Yes, in the short term. If you invest and redeem within 1–2 years, you may exit at a loss depending on market conditions. However, over any rolling 7–10 year period historically, the Nifty 50 has delivered positive returns. The key is staying invested long enough for compounding to work.
8. What is the difference between Nifty 50 and Nifty Next 50 index funds?
A Nifty 50 fund tracks India's top 50 companies — stable, large blue-chips. A Nifty Next 50 fund tracks companies ranked 51st to 100th by market cap — future large-cap candidates with higher growth potential but also higher volatility. Nifty 50 is more stable; Nifty Next 50 is more aggressive.
9. How is a Nifty 50 index fund taxed in India?
Nifty 50 index funds are taxed as equity funds. Gains from units held under 12 months attract 20% Short-Term Capital Gains (STCG) tax. Gains from units held over 12 months attract 12.5% Long-Term Capital Gains (LTCG) tax, with the first ₹1.25 lakh of gains per year being completely tax-free.
10. Is a Nifty 50 index fund better than a Fixed Deposit?

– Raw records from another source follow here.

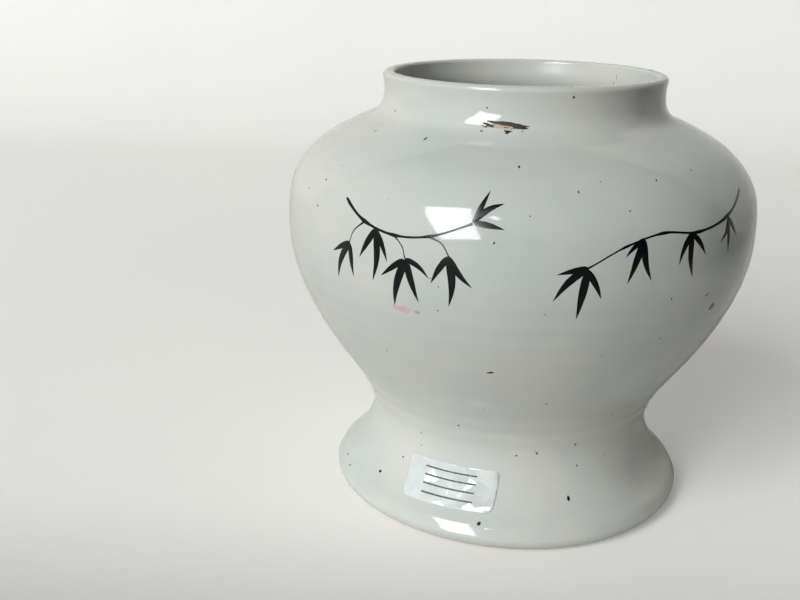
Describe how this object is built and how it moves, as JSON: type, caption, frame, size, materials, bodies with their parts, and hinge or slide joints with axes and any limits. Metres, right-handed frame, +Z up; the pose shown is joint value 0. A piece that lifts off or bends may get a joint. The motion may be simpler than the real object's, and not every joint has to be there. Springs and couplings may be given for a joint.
{
  "type": "porcelain jar",
  "caption": "Baluster porcelain jar with a short straight neck, swelling shoulders, a narrow waist and a spreading foot; open at the top.",
  "frame": {"origin": "centre of the foot ring's resting face", "axes": "+Z up along the jar's axis; -Y is the front that carries the brushed decoration"},
  "size_m": [0.1416, 0.1416, 0.131],
  "materials": {
    "glaze": "glossy pale grey-green white glaze with iron specks",
    "floor_glaze": "glossy pale grey-green white glaze",
    "slip": "fired clay slip, matt where bare",
    "label_film": "thin clear film label, glossy"
  },
  "bodies": {
    "root": {"neck_collar": "glaze", "shoulder_section": "glaze", "lower_body": "glaze", "spreading_foot": "glaze", "floor_disc": "floor_glaze", "neck_slip_seam": "slip", "belly_slip_seam": "slip", "waist_slip_seam": "slip", "floor_slip_seam": "slip", "foot_label": "label_film"}
  },
  "joints": []
}
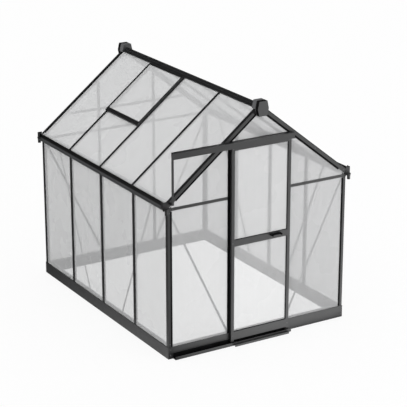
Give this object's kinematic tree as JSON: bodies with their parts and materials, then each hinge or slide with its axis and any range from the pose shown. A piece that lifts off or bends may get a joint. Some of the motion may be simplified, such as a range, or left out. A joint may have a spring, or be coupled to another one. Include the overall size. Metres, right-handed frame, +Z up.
{
  "type": "greenhouse",
  "caption": "Walk-in garden greenhouse with a dark aluminium frame, twin-wall clear panels, a pitched roof with a roof vent, gutters and a sliding gable door.",
  "frame": {"origin": "centre of the overall plan, at the underside of the base frame", "axes": "+Z up, -Y towards the door gable, +X to the right of someone facing the door"},
  "size_m": [1.9944, 2.623, 2.274],
  "materials": {
    "frame": "satin powder coat",
    "panels": "clear twin-wall sheet",
    "bracing": "mill",
    "plastic": "moulded"
  },
  "bodies": {
    "frame": {"base_front": "frame", "base_back": "frame", "base_left": "frame", "base_right": "frame", "corner_post_front_left": "frame", "corner_post_front_right": "frame", "corner_post_back_left": "frame", "corner_post_back_right": "frame", "wall_bars_left": "frame", "wall_bars_right": "frame", "wall_bars_back": "frame", "door_jamb_left": "frame", "door_jamb_right": "frame", "cross_rail_front_left": "frame", "cross_rail_front_right": "frame", "cross_rail_back": "frame", "gable_rail_front": "frame", "gable_rail_back": "frame", "rafter_front_left": "frame", "rafter_front_right": "frame", "rafter_back_left": "frame", "rafter_back_right": "frame", "gutter_left": "frame", "gutter_right": "frame", "gutter_end_caps": "plastic", "ridge_beam": "frame", "ridge_cap_front": "plastic", "ridge_cap_back": "plastic", "roof_bars_left": "frame", "roof_bars_right": "frame", "wall_panels_left": "panels", "wall_panels_right": "panels", "wall_panels_front": "panels", "wall_panels_back": "panels", "roof_panels_left": "panels", "roof_panels_right": "panels", "vent_sill": "frame", "vent_frame": "frame", "vent_panel": "panels", "braces_left": "bracing", "braces_right": "bracing", "braces_front": "bracing", "braces_back": "bracing", "head_rail": "frame", "head_rail_strut": "frame", "door_track": "frame", "door_sill": "frame"},
    "door": {"door_stiles": "frame", "door_top_rail": "frame", "door_middle_rail": "frame", "door_bottom_rail": "frame", "door_panels": "panels", "door_handle": "plastic", "door_hangers": "plastic", "door_guides": "plastic"}
  },
  "joints": [
    {"name": "door_slide", "type": "slide", "parent": "frame", "child": "door", "axis": [-1, 0, 0], "range_m": [0, 0.61]}
  ]
}
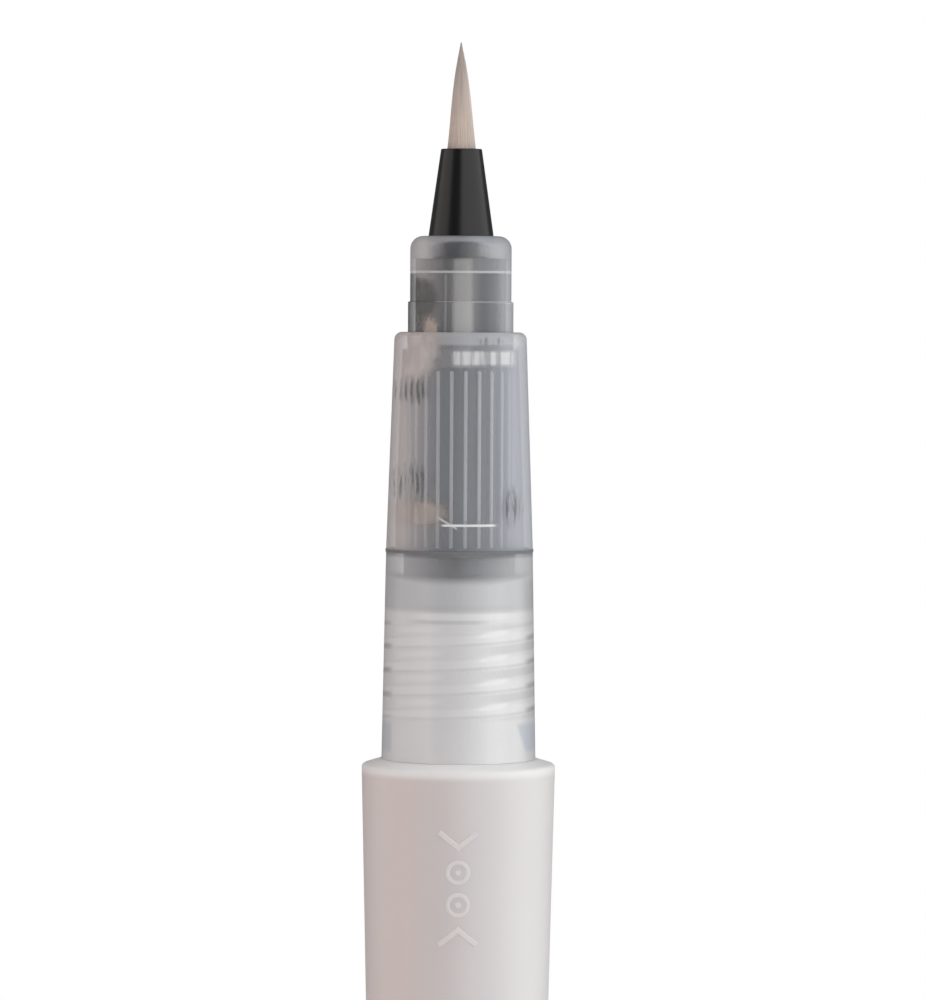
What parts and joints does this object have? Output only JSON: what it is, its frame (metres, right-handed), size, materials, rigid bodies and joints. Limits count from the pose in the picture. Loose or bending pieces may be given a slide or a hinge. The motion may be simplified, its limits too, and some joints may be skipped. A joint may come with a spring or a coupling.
{
  "type": "brush pen",
  "caption": "Squeeze-barrel brush pen with a fine nylon tuft, black nozzle, frosted ribbed section and tapered barrel, posted on its cap.",
  "frame": {"origin": "centre of the cap's flat closed end, which is the lowest face of the pen as it stands posted on its cap", "axes": "+Z along the pen's axis from the cap to the brush tip; -Y is the front, the side with the squeeze marks; +X is to the right of the front"},
  "size_m": [0.013, 0.013, 0.1738],
  "materials": {
    "barrel_plastic": "satin white polyethylene",
    "cap_plastic": "frosted translucent polypropylene",
    "crown_plastic": "satin white polypropylene",
    "liner_plastic": "natural white polyethylene",
    "clear_plastic": "frosted clear polypropylene",
    "rib_plastic": "smoky clear polypropylene",
    "dark_plastic": "matt dark grey plastic",
    "black_plastic": "satin black plastic",
    "seal_rubber": "matt black rubber",
    "silicone": "translucent silicone",
    "steel": "polished steel",
    "wick_fibre": "bonded polyester fibre",
    "foam": "open-cell foam",
    "bristle": "pale beige nylon filament"
  },
  "bodies": {
    "cap": {"cap_shell": "cap_plastic", "cap_crown": "crown_plastic", "cap_liner": "liner_plastic"},
    "barrel": {"barrel": "barrel_plastic", "tail_plug": "barrel_plastic", "neck_plug": "liner_plastic", "duckbill_valve": "silicone", "valve_retainer": "liner_plastic"},
    "ball": {"mixing_ball": "steel"},
    "seal": {"neck_seal": "silicone"},
    "front": {"collar": "clear_plastic", "seam_gasket": "seal_rubber", "grip_sleeve": "clear_plastic", "ink_collector": "rib_plastic", "feed_core": "dark_plastic", "nose_ring": "clear_plastic", "nozzle": "black_plastic", "nozzle_seal": "seal_rubber", "tuft_heel": "bristle", "feed_wick": "wick_fibre", "flow_sponge": "foam"},
    "tuft": {"brush_tuft": "bristle"}
  },
  "joints": [
    {"name": "pen_pull", "type": "slide", "parent": "cap", "child": "barrel", "axis": [0, 0, 1], "range_m": [0, 0.04]},
    {"name": "ball_shake", "type": "slide", "parent": "barrel", "child": "ball", "axis": [0, 0, 1], "range_m": [0, 0.092]},
    {"name": "section_rise", "type": "slide", "parent": "barrel", "child": "seal", "axis": [0, 0, 1], "range_m": [0, 0.008]},
    {"name": "section_turn", "type": "hinge", "parent": "seal", "child": "front", "pos_m": [0, 0, 0.126], "axis": [0, 0, 1], "range_deg": [0, 1805]},
    {"name": "tuft_bend", "type": "hinge", "parent": "front", "child": "tuft", "pos_m": [0, 0, 0.167], "axis": [0, 1, 0], "range_deg": [-30, 30], "stiffness_Nm_per_rad": 0.0007}
  ],
  "couplings": [
    {"joint": "section_turn", "follows": "section_rise", "rad_per_m": 3927}
  ]
}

For long-term goals of 7+ years, a Nifty 50 index fund has historically delivered 12–14% CAGR vs. 6–7% for FDs. FDs offer guaranteed, capital-protected returns. Nifty 50 funds offer higher growth potential with market risk. For short-term goals, choose FD. For long-term wealth building, a Nifty 50 index fund is generally the stronger option — especially given its tax efficiency over FDs.